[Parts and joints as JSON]
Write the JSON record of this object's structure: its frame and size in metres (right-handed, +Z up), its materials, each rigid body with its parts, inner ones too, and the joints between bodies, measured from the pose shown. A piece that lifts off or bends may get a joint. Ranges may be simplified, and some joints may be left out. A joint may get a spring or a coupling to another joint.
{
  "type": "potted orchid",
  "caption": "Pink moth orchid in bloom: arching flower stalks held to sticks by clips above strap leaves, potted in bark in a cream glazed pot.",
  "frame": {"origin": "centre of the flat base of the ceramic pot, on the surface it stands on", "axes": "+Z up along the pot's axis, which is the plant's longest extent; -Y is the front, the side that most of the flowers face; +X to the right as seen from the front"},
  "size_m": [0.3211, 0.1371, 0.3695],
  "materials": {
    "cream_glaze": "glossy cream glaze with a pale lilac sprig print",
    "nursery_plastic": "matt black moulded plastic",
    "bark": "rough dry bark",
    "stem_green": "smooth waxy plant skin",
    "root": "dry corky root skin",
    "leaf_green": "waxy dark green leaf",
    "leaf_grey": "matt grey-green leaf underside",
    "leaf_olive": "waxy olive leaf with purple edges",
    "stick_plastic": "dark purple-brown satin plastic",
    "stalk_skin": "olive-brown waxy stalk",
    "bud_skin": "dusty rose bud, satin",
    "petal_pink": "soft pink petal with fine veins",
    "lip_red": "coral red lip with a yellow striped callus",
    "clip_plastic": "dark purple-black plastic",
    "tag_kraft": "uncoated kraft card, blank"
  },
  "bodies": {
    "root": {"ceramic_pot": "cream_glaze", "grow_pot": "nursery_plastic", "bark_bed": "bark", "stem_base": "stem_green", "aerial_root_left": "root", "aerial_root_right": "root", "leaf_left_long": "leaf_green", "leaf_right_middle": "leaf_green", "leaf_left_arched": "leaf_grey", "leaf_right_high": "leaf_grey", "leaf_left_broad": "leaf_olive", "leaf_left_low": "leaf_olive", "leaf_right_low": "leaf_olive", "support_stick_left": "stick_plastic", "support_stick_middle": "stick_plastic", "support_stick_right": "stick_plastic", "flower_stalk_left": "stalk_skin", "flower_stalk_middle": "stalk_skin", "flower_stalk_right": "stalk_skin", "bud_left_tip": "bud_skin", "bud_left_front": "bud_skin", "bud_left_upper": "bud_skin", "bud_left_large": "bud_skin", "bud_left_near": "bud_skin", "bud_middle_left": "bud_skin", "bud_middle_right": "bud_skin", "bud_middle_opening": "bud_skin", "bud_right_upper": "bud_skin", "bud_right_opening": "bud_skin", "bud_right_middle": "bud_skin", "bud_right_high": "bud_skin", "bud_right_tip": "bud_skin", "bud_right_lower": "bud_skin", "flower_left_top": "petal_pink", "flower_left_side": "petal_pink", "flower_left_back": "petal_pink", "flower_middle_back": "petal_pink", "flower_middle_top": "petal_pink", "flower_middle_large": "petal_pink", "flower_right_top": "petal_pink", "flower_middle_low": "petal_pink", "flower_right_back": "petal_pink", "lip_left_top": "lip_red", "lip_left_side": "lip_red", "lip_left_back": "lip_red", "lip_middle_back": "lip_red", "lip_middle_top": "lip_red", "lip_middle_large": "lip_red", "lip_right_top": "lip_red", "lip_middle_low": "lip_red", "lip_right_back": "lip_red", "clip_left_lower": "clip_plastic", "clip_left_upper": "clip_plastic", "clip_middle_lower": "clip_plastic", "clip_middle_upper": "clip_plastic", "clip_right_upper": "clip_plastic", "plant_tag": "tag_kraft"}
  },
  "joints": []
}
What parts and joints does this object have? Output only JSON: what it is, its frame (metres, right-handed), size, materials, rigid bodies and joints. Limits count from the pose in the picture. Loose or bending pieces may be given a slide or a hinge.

### What you have to do
Take the lines above and print them exactly.

### Finished task
Write the JSON record of this object's structure: its frame and size in metres (right-handed, +Z up), its materials, each rigid body with its parts, inner ones too, and the joints between bodies, measured from the pose shown. A piece that lifts off or bends may get a joint. Ranges may be simplified, and some joints may be left out. A joint may get a spring or a coupling to another joint.
{
  "type": "potted orchid",
  "caption": "Pink moth orchid in bloom: arching flower stalks held to sticks by clips above strap leaves, potted in bark in a cream glazed pot.",
  "frame": {"origin": "centre of the flat base of the ceramic pot, on the surface it stands on", "axes": "+Z up along the pot's axis, which is the plant's longest extent; -Y is the front, the side that most of the flowers face; +X to the right as seen from the front"},
  "size_m": [0.3211, 0.1371, 0.3695],
  "materials": {
    "cream_glaze": "glossy cream glaze with a pale lilac sprig print",
    "nursery_plastic": "matt black moulded plastic",
    "bark": "rough dry bark",
    "stem_green": "smooth waxy plant skin",
    "root": "dry corky root skin",
    "leaf_green": "waxy dark green leaf",
    "leaf_grey": "matt grey-green leaf underside",
    "leaf_olive": "waxy olive leaf with purple edges",
    "stick_plastic": "dark purple-brown satin plastic",
    "stalk_skin": "olive-brown waxy stalk",
    "bud_skin": "dusty rose bud, satin",
    "petal_pink": "soft pink petal with fine veins",
    "lip_red": "coral red lip with a yellow striped callus",
    "clip_plastic": "dark purple-black plastic",
    "tag_kraft": "uncoated kraft card, blank"
  },
  "bodies": {
    "root": {"ceramic_pot": "cream_glaze", "grow_pot": "nursery_plastic", "bark_bed": "bark", "stem_base": "stem_green", "aerial_root_left": "root", "aerial_root_right": "root", "leaf_left_long": "leaf_green", "leaf_right_middle": "leaf_green", "leaf_left_arched": "leaf_grey", "leaf_right_high": "leaf_grey", "leaf_left_broad": "leaf_olive", "leaf_left_low": "leaf_olive", "leaf_right_low": "leaf_olive", "support_stick_left": "stick_plastic", "support_stick_middle": "stick_plastic", "support_stick_right": "stick_plastic", "flower_stalk_left": "stalk_skin", "flower_stalk_middle": "stalk_skin", "flower_stalk_right": "stalk_skin", "bud_left_tip": "bud_skin", "bud_left_front": "bud_skin", "bud_left_upper": "bud_skin", "bud_left_large": "bud_skin", "bud_left_near": "bud_skin", "bud_middle_left": "bud_skin", "bud_middle_right": "bud_skin", "bud_middle_opening": "bud_skin", "bud_right_upper": "bud_skin", "bud_right_opening": "bud_skin", "bud_right_middle": "bud_skin", "bud_right_high": "bud_skin", "bud_right_tip": "bud_skin", "bud_right_lower": "bud_skin", "flower_left_top": "petal_pink", "flower_left_side": "petal_pink", "flower_left_back": "petal_pink", "flower_middle_back": "petal_pink", "flower_middle_top": "petal_pink", "flower_middle_large": "petal_pink", "flower_right_top": "petal_pink", "flower_middle_low": "petal_pink", "flower_right_back": "petal_pink", "lip_left_top": "lip_red", "lip_left_side": "lip_red", "lip_left_back": "lip_red", "lip_middle_back": "lip_red", "lip_middle_top": "lip_red", "lip_middle_large": "lip_red", "lip_right_top": "lip_red", "lip_middle_low": "lip_red", "lip_right_back": "lip_red", "clip_left_lower": "clip_plastic", "clip_left_upper": "clip_plastic", "clip_middle_lower": "clip_plastic", "clip_middle_upper": "clip_plastic", "clip_right_upper": "clip_plastic", "plant_tag": "tag_kraft"}
  },
  "joints": []
}
What parts and joints does this object have? Output only JSON: what it is, its frame (metres, right-handed), size, materials, rigid bodies and joints. Limits count from the pose in the picture. Loose or bending pieces may be given a slide or a hinge.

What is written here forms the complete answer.